Job finishes with everything restored, which has just felt wrong to me and many others. But maybe this is not God going back to the old ways, but Job, comforted and now at ease with God, courageously re-embracing life and having the courage to start again. You don’t get ten more children without some effort, and some hope for the future. And God chooses to bless Job, not because God must, but because God can.

I wonder in what ways might we be invited to be at ease with not knowing and still courageously embracing life? What does that even mean for us?

       3.     Mark’s story

The story we heard from Mark is a really important story. It comes at the end of the central section and acts as a pivot. It began in chapter 8 when Jesus heals a blind man brought to him by others. This first takes two attempts to heal him; people look like trees moving around after the first attempt. Then Jesus teaches about his upcoming death and resurrection three times. The first leads to a heated conversation with Peter, the second to Jesus wondering what his disciples were talking about in response and finding they were discussing who was the greatest, and Jesus teaches about being a servant. There is the Transfiguration, other healings, some tricky questions about divorce and Jesus blessing some little children.
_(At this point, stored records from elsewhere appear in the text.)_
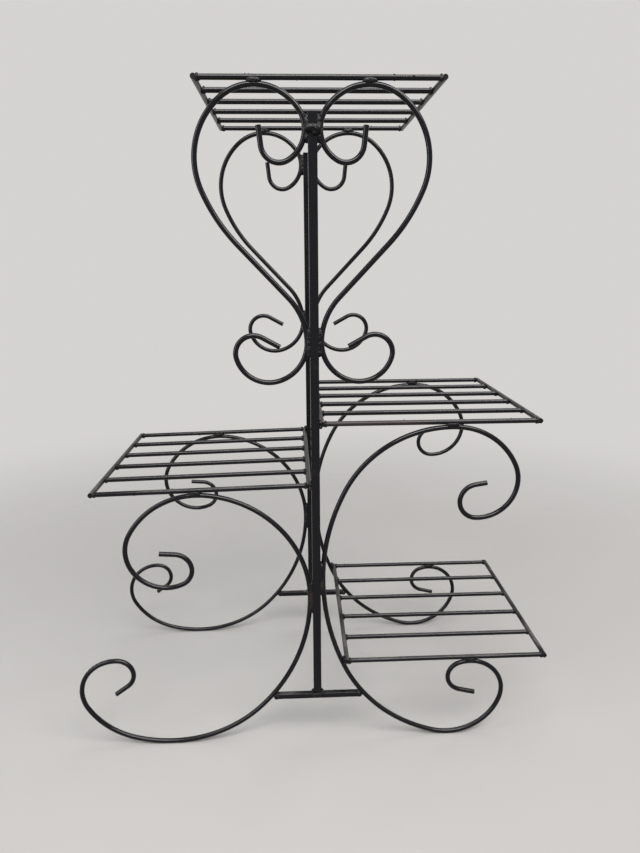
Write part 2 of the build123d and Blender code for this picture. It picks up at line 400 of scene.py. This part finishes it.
FLOOR_SIZE = 12.0
CLOTH = 1.6                            # soft shades of the floor, per metre
FLOOR_NEAR, FLOOR_FAR = 0.35, 1.7      # between these distances the floor fades into its surroundings
PALE = (0.205, 0.202, 0.198, 1.0)
SHADED = (0.190, 0.187, 0.183, 1.0)
SURROUND = (0.930, 0.908, 0.885, 1.0)
SURROUND_STRENGTH = 0.72


def make_floor():
    bpy.ops.mesh.primitive_plane_add(size=FLOOR_SIZE, location=(0, 0, 0))
    floor = bpy.context.object
    floor.name = "floor"
    n = Nodes("floor")
    cloth = n.noise(EVEN, CLOTH, 4.0, 5.0)
    n.link(n.mix(n.ramp(cloth, 0.3, 0.7), PALE, SHADED), n.shader.inputs["Base Color"])
    n.shader.inputs["Roughness"].default_value = 0.85
    n.shader.inputs["Specular IOR Level"].default_value = 0.2
    distance = n.add("ShaderNodeVectorMath", operation="LENGTH")
    n.link(n.add("ShaderNodeTexCoord").outputs["Object"], distance.inputs[0])
    fade = n.add("ShaderNodeMixShader")
    n.link(n.ramp(distance.outputs["Value"], FLOOR_NEAR, FLOOR_FAR), fade.inputs[0])
    n.link(n.shader.outputs[0], fade.inputs[1])
    n.link(n.add("ShaderNodeBsdfTransparent").outputs[0], fade.inputs[2])
    n.link(fade.outputs[0], n.tree.nodes["Material Output"].inputs["Surface"])
    floor.data.materials.append(n.material)


def area_light(name, place, target, size, power, colour):
    data = bpy.data.lights.new(name, "AREA")
    data.shape = "RECTANGLE"
    data.size, data.size_y = size
    data.energy = power
    data.color = colour
    light = bpy.data.objects.new(name, data)
    light.location = place
    light.rotation_euler = (Vector(target) - Vector(place)).to_track_quat("-Z", "Y").to_euler()
    bpy.context.scene.collection.objects.link(light)


def make_light():
    """Wide soft boxes: their long reflections run down the rods that lie along each axis."""
    middle = (0.0, 0.0, 0.4)
    area_light("key", (0.5, -1.5, 2.3), middle, (3.0, 0.9), 170.0, (1.0, 0.98, 0.96))
    area_light("side", (-1.8, -1.0, 1.2), middle, (0.5, 2.0), 40.0, (0.94, 0.97, 1.0))
    area_light("top", (0.3, 0.3, 3.0), middle, (0.8, 3.0), 60.0, (1.0, 1.0, 1.0))
    world = bpy.data.worlds.new("studio")
    world.use_nodes = True
    sky = world.node_tree.nodes["Background"]
    sky.inputs["Color"].default_value = SURROUND
    sky.inputs["Strength"].default_value = SURROUND_STRENGTH
    bpy.context.scene.world = world
    bpy.context.scene.view_settings.view_transform = "Standard"


# ---------------------------------------------------------------- the scene

make_camera()
paint_frame()
weld_finish = weld_enamel()
for weld in WELDS:
    rough_weld(weld, weld_finish)
for shelf in SHELVES:
    spatter(shelf, weld_finish)
make_floor()
make_light()
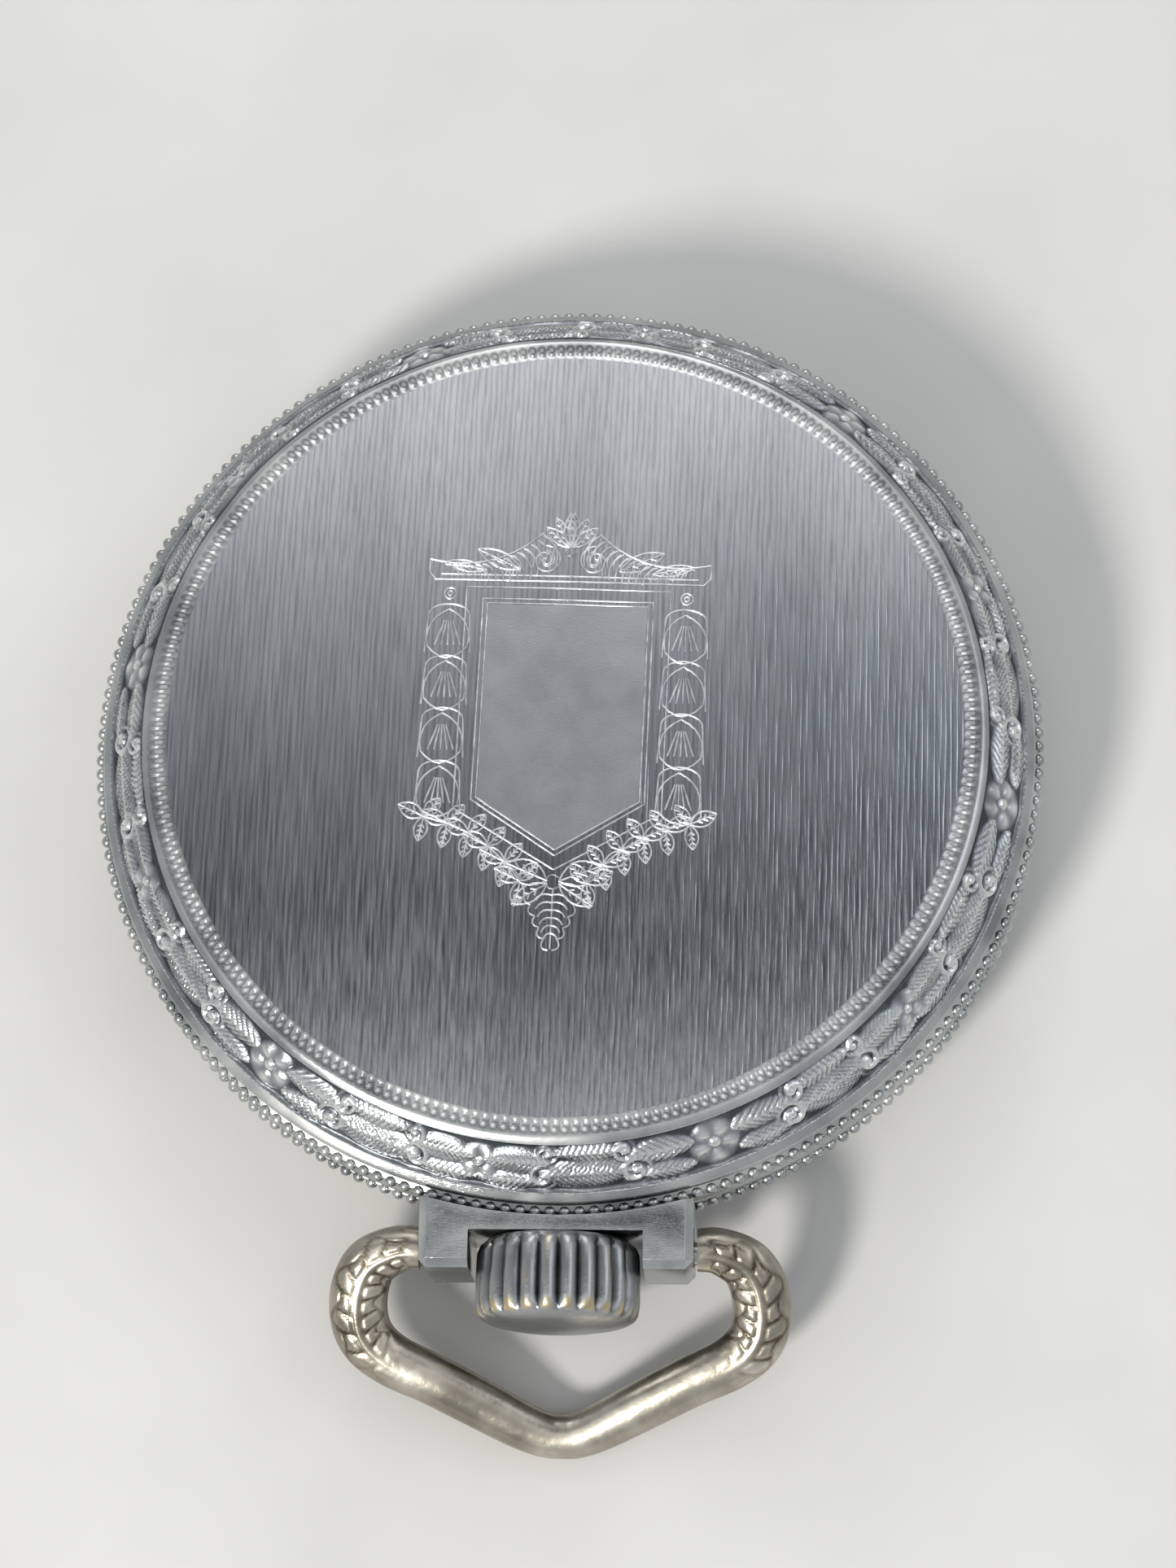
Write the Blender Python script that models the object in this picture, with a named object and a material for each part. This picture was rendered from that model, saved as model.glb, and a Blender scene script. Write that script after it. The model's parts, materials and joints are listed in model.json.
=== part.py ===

Then two stories just before what we have heard.

In the first a rich man asks about what he must do to inherit eternal life? And at the end of the conversation Jesus invites him to “Go sell all you have and give to the poor and come follow me”. But the rich man can’t, and leaves dismayed. Which leads to teaching about the rich and eyes of needles. Hold that story in your minds for a moment.

Then, after Jesus again teaches about his upcoming death and resurrection James and John ask for a favour, to which Jesus replies “What do you want me to do for you?” And they think they ask for seats of power.

All this time Jesus has come closer to Jerusalem. Now, as Jesus is leaving A blind man, Bartimaeus calls out “Jesus, son of David have mercy on me.” The title used for the first time, on the lips of an outcast. It will be used again as Jesus enters Jerusalem, and mockingly alluded to above his head as he is crucified. The crowd shush him, but he will have none of it. Then Jesus calls him. Bartimaeus leaps up and leaves his one valued possession behind, his cloak. Jesus asks, “What do you want me to do for you?”  Exactly the same question Jesus asked James and John. But Bartimaeus simply asks to see. Unlike all who have gone before in this central section, he then follows Jesus on the road to Jerusalem and all that will happen there. He is the model of try discipleship. He alone can see.

       4.     Mind Blowing

Mark began his gospel with, “Now is the time! Here comes God’s kingdom! Let that blow your mind and change your hearts and lives. And trust this good news!” (Mark 1:15). The rest of the beginning of the good news about Jesus Christ, God’s Son, (Mark’s Gospel) is about the disciples struggling with all that is happening, and having their minds blown. It takes a while before they are re-orientated to what Jesus is asking. Bartimaeus embraces it immediately. His mind is blown, and he can see, changing his hearts and life. He let go all he thought he knew and expected of God. And found God in this Galilean rabbi

  1. What do these stories offer us in these uncertain and troubling times? 
  2. In what ways are we like the disciples, or even Job’s unhelpful friends, locked into old ways of thinking and unable to see what Jesus is on about?
  3. What does it mean for us to be like Bartimaeus, true disciples, today?
  4. What are we being invited to leave behind, and where might we follow Jesus to?